• _Given request_:
In the listing below, pick out lines with "materials".

• _Provided information_:

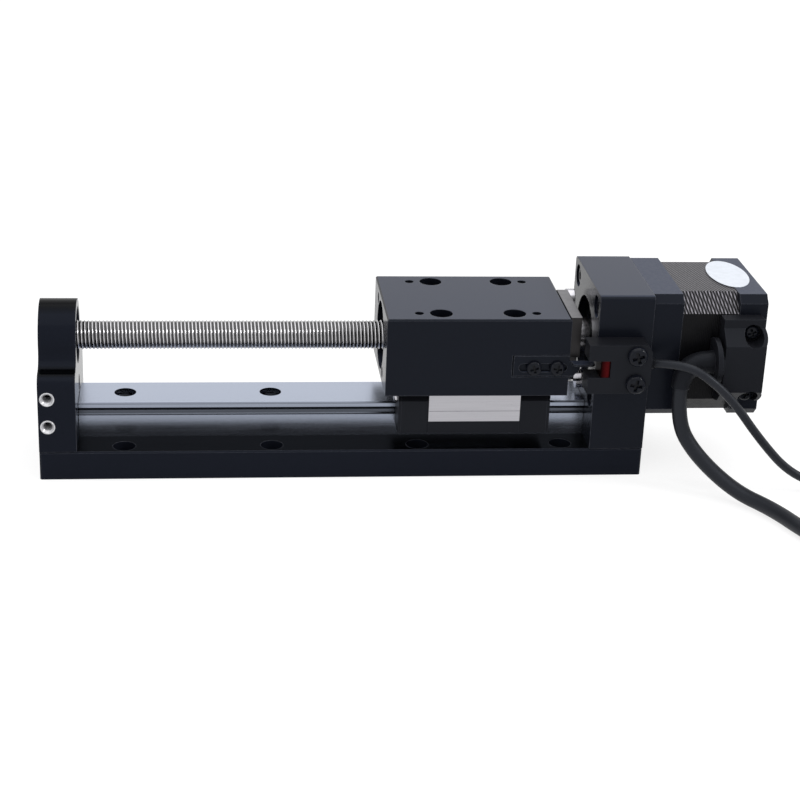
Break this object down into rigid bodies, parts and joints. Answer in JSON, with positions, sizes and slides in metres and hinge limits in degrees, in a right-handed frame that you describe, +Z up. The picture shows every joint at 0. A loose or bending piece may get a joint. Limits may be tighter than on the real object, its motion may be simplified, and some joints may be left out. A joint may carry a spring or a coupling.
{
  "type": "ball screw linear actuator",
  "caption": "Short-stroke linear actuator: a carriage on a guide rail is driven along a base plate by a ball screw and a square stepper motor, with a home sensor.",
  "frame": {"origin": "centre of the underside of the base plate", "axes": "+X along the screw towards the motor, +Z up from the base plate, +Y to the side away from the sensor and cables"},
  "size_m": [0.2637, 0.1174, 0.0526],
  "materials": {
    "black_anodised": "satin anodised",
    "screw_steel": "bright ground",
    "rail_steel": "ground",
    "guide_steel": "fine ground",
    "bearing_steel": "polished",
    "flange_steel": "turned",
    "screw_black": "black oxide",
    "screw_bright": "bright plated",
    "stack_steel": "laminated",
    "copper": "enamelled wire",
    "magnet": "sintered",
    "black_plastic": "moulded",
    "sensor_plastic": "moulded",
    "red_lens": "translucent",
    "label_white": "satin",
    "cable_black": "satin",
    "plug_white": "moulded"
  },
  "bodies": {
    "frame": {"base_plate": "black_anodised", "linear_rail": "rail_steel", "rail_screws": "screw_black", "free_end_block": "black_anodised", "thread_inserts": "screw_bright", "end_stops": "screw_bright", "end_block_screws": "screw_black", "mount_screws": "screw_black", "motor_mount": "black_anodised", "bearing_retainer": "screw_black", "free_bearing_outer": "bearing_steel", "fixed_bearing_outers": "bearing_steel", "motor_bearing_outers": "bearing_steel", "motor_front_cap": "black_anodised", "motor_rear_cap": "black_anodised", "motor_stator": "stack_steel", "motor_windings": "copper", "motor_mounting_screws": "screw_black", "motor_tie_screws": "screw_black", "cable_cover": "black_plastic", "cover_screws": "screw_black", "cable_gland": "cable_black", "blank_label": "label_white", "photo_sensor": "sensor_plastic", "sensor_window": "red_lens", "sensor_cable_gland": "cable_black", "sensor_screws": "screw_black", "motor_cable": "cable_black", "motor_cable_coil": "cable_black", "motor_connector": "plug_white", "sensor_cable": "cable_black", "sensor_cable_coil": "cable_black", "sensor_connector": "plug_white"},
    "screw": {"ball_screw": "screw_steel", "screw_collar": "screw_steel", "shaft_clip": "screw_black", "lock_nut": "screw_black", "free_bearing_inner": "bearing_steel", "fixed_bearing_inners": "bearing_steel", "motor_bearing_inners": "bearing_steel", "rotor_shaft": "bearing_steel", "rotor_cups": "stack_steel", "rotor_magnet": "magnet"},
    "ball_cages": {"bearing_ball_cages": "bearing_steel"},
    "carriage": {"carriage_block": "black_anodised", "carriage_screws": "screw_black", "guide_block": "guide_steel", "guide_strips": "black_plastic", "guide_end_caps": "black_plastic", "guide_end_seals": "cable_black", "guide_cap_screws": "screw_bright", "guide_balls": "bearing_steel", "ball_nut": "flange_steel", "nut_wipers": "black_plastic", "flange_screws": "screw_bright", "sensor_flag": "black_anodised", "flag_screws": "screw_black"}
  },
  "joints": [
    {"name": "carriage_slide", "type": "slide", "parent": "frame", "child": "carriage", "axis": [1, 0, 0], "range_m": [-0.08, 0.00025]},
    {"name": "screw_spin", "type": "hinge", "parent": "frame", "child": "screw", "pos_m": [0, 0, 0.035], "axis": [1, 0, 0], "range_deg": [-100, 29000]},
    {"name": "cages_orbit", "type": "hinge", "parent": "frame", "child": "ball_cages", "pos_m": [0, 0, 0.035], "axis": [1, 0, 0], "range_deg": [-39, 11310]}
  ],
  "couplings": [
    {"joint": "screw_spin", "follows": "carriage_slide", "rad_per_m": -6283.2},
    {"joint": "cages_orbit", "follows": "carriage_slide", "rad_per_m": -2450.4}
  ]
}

---

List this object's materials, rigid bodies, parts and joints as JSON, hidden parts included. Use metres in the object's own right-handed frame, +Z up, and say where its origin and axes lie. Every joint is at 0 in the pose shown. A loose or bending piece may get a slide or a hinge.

• _Exercise output_:
  "materials": {
List this object's materials, rigid bodies, parts and joints as JSON, hidden parts included. Use metres in the object's own right-handed frame, +Z up, and say where its origin and axes lie. Every joint is at 0 in the pose shown. A loose or bending piece may get a slide or a hinge.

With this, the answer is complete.